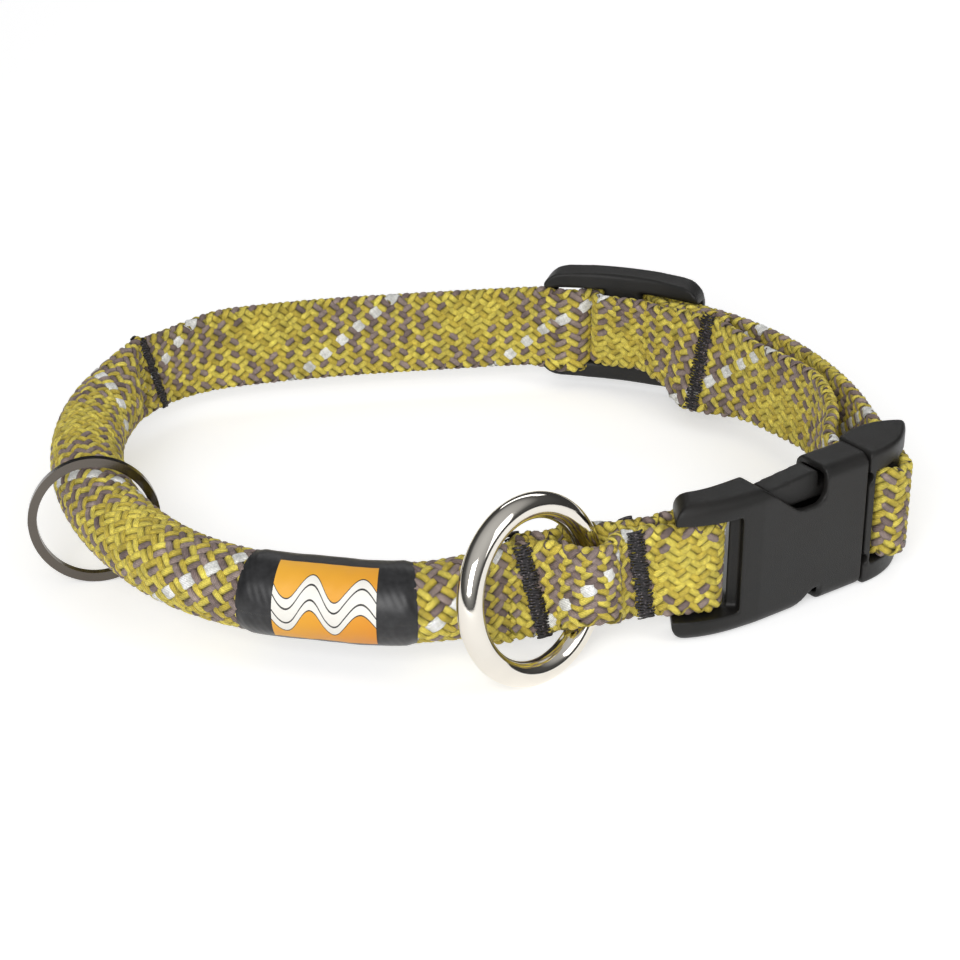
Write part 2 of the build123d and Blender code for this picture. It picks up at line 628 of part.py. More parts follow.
# ---------------------------------------------------------------- slider
def build_slider():
    reach = SLIDER_LENGTH / 2
    bar_half = SLIDER_BAR_THICKNESS / 2
    open_half = (STRAP_WIDTH - SLIDER_GATHER) / 2 + SIDE_GAP
    inner_face = SLIDER_OUT - bar_half
    height = SLIDER_RAIL + SLIDER_BOW
    curve = main.part(SLIDER_AT - reach, SLIDER_AT + reach).offset(inner_face + SLIDER_THICKNESS / 2)
    face = RectangleRounded(SLIDER_THICKNESS, height, SLIDER_EDGE_RADIUS)
    rail = sweep(frame_at(curve.knots[0]) * face, path=curve.wire())
    x, y, h = slider_bar
    foot = Plane((x, y, MID - open_half - PAST), x_dir=(*unit(h), 0), z_dir=(0, 0, 1))
    post = 2 * (open_half + PAST)
    bar = RectangleRounded(SLIDER_MIDDLE_BAR, SLIDER_BAR_THICKNESS, bar_half - ROUND_END)
    body = extrude(foot * bar, post)
    for up in (1, -1):
        body += Pos(0, 0, up * (open_half + height / 2)) * rail
    end_out = inner_face + SLIDER_THICKNESS - SLIDER_INSET - SLIDER_END_THICKNESS / 2
    for first in (SLIDER_AT - reach, SLIDER_AT + reach - SLIDER_END_BAR):
        line = main.part(first, first + SLIDER_END_BAR).offset(end_out)
        body += sweep(frame_at(line.knots[0]) * Rectangle(SLIDER_END_THICKNESS, post), path=line.wire())
    side = open_half + SLIDER_RAIL
    top = ThreePointArc((-reach, side), (0, side + SLIDER_BOW), (reach, side))
    bottom = ThreePointArc((reach, -side), (0, -side - SLIDER_BOW), (-reach, -side))
    outline = make_face([top, Line(top @ 1, bottom @ 0), bottom, Line(bottom @ 1, top @ 0)])
    outline = fillet(outline.vertices(), SLIDER_CORNER)
    body &= slider_plane() * extrude(outline, ROOM, both=True)
    pieces["slider_frame"] = Pos(0, 0, SLIDER_GATHER / 2) * body


build_rope()
build_front_strap()
build_back_strap()
build_end_loop()
build_sleeve()
build_rings()
build_socket()
build_plug()
build_slider()

# the origin is below the middle of the collar's bounding box
box = Compound(list(pieces.values())).bounding_box()
shift = Pos(-(box.min.X + box.max.X) / 2, -(box.min.Y + box.max.Y) / 2, -box.min.Z)
for name, piece in pieces.items():
    export_step(shift * piece, f"parts/{name}.step")
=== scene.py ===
"""Looks for the adjustable rope collar: braid, stitching, satin, plated rings and moulded plastic.

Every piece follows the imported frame.  Lengths are worked out in millimetres and turned into metres
when a mesh is made.  The braid is real strands: twelve each way round a tube that is round or flat.
"""
import bpy
import json
import math
import numpy as np
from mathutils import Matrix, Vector


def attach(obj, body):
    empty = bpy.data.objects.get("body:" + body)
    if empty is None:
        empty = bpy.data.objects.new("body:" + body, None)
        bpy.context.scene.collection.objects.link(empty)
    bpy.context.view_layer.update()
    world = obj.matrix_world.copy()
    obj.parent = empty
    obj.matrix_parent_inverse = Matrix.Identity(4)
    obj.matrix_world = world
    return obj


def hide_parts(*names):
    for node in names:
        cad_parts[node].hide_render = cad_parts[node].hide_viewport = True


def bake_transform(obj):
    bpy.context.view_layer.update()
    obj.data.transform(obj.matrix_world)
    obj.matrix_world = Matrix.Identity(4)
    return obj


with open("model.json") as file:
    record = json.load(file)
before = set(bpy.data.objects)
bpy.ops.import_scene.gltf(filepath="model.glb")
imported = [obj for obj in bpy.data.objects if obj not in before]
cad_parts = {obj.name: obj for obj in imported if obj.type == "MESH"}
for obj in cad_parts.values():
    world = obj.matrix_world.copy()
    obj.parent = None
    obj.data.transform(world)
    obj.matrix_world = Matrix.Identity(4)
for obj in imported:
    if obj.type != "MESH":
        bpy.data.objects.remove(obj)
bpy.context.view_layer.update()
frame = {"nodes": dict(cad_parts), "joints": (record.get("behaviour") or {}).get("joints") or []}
rng = np.random.default_rng(7)
MM = 0.001

# ---------------------------------------------------------------- sizes, as in the part
STRAP_HALF_WIDTH = 9.4
STRAP_HALF_THICKNESS = 1.3
ROPE_RADIUS = 7.3
LAYER = 2.9                   # pitch of two straps on each other
MID = 14.0
BAR_WRAP = 2.85
PLUG_WRAP = 3.45
SLIDER_WRAP = 2.75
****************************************
Task to complete:
Your task is to give again the lines from the one containing "# the origin" to the one containing "cad_parts[node].hide_render = cad_parts[node].hide_viewport", both lines included, exactly and without anything added.

Result for this task:
# the origin is below the middle of the collar's bounding box
box = Compound(list(pieces.values())).bounding_box()
shift = Pos(-(box.min.X + box.max.X) / 2, -(box.min.Y + box.max.Y) / 2, -box.min.Z)
for name, piece in pieces.items():
    export_step(shift * piece, f"parts/{name}.step")
=== scene.py ===
"""Looks for the adjustable rope collar: braid, stitching, satin, plated rings and moulded plastic.

Every piece follows the imported frame.  Lengths are worked out in millimetres and turned into metres
when a mesh is made.  The braid is real strands: twelve each way round a tube that is round or flat.
"""
import bpy
import json
import math
import numpy as np
from mathutils import Matrix, Vector


def attach(obj, body):
    empty = bpy.data.objects.get("body:" + body)
    if empty is None:
        empty = bpy.data.objects.new("body:" + body, None)
        bpy.context.scene.collection.objects.link(empty)
    bpy.context.view_layer.update()
    world = obj.matrix_world.copy()
    obj.parent = empty
    obj.matrix_parent_inverse = Matrix.Identity(4)
    obj.matrix_world = world
    return obj


def hide_parts(*names):
    for node in names:
        cad_parts[node].hide_render = cad_parts[node].hide_viewport = True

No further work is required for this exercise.